According to statistics, the chips were already stacked against Perry.

He was a minority, born into a third generation of poverty to a single mother on her 16th birthday.

Against those odds, Perry was determined to “start a school in the hood even with people genuinely laughing and now saying that it’s an anomaly.”

For Perry, his start was not going to be the end of his story and he encouraged the audience to not doubt the possibilities of what can be.

Founder and principal of Capital Preparatory Magnet School in Hartford, Conn., Perry’s school is ranked as one of the nation’s best by U.S. News and World Report.

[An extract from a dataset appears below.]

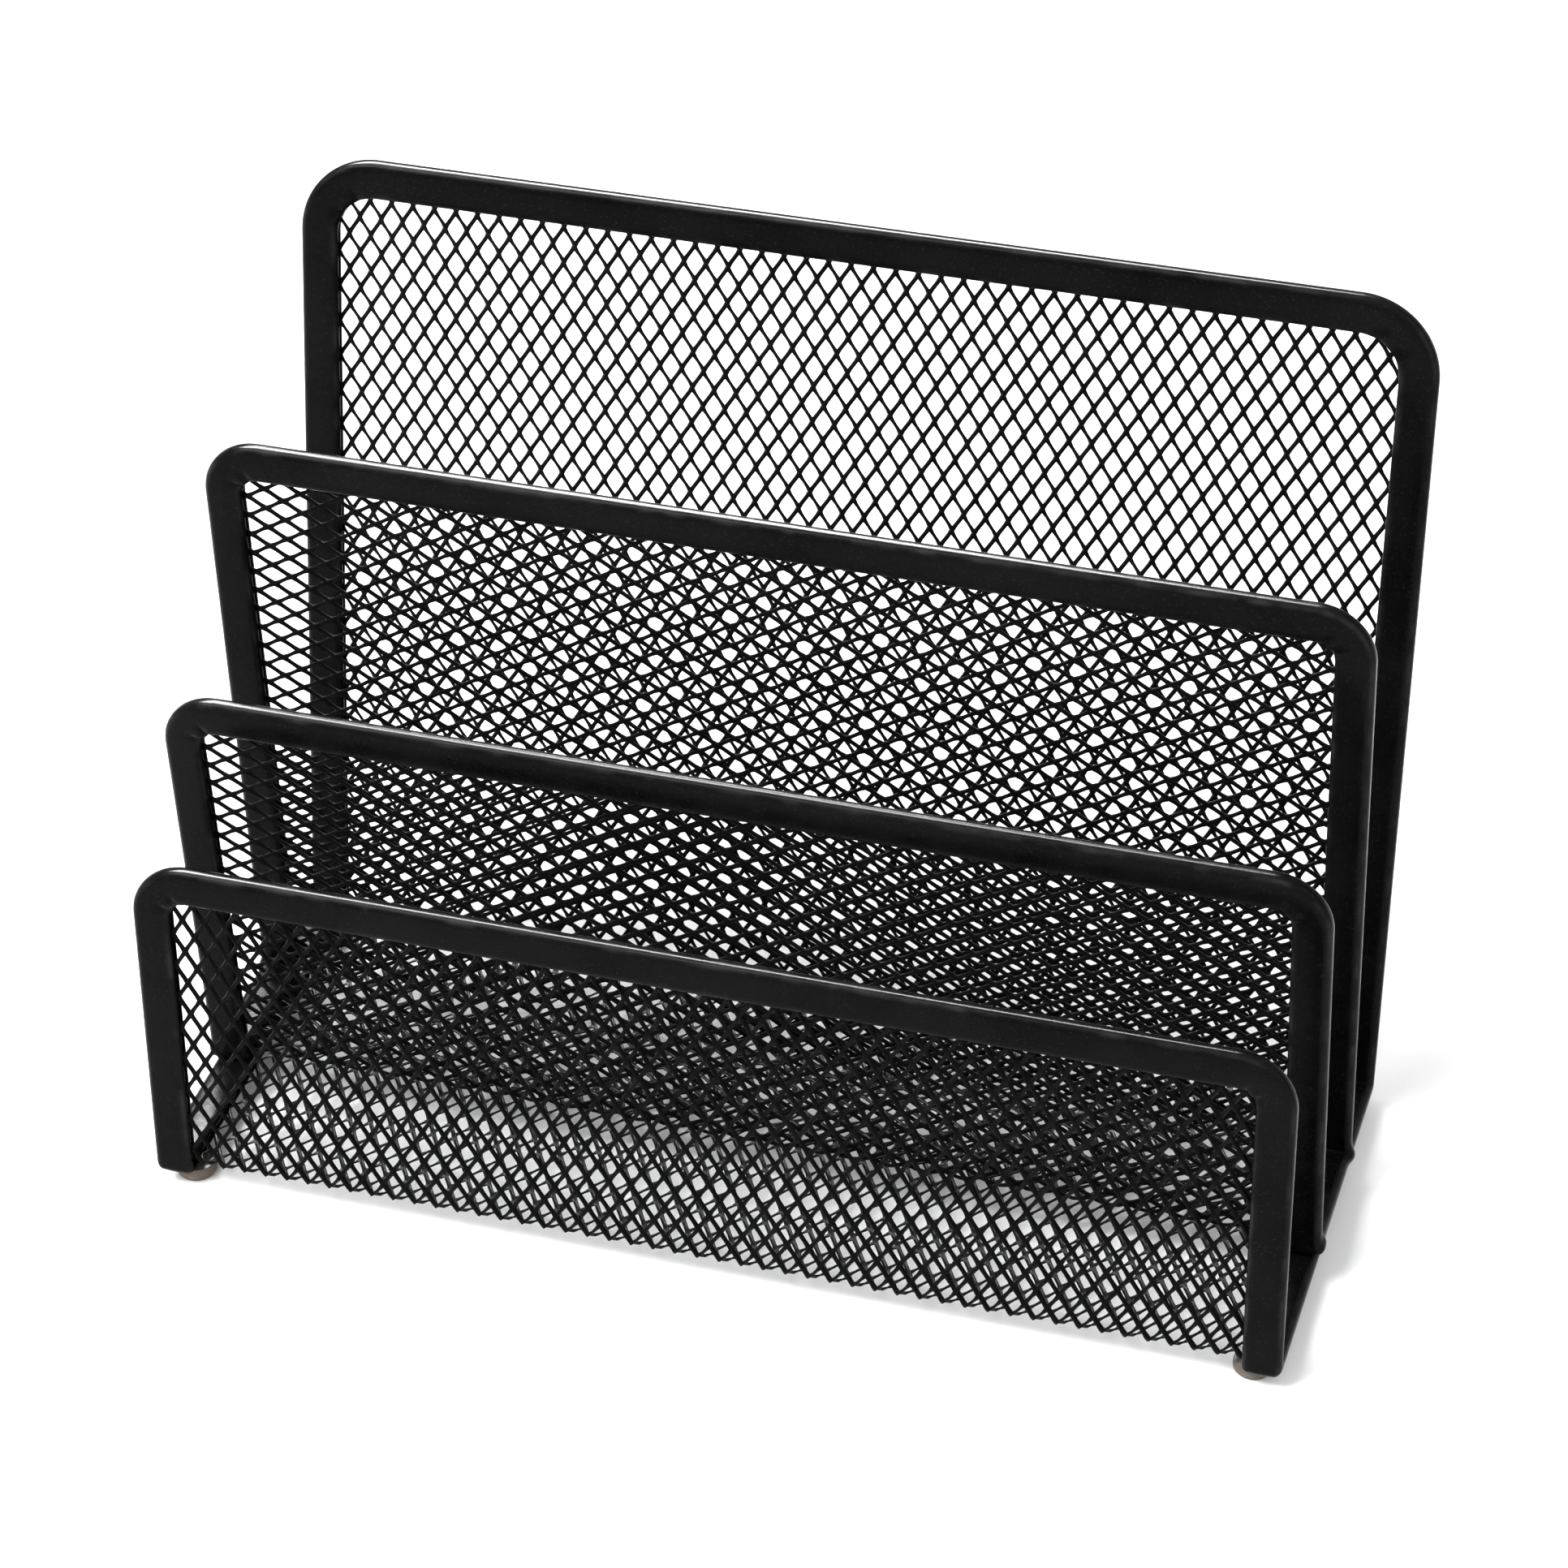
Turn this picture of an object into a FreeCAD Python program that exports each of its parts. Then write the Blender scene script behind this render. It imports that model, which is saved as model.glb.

Since its inception in 2006, his school has sent 100 percent of its predominately low-income, minority, first-generation high school graduates to four-year colleges and universities every year.

“What makes you amazing, beautiful and talented is God’s gift to you, what you do with that gift is on you,” he said. “Because on the other side competition waits, they are waiting and they have no excuses and neither should you.”

The 2013 recipient of the Bythewood Award, named after trustee Thaddeus Kinloch “T.K.” Bythewood, was Zeus Inc. founder Frank Tourville. John Worley, CEO of Zeus, accepted the award on his behalf.

The 2013 Founder’s Day Report summary of total giving during the period of Jan. 1 to Oct. 15 was $5,855,033.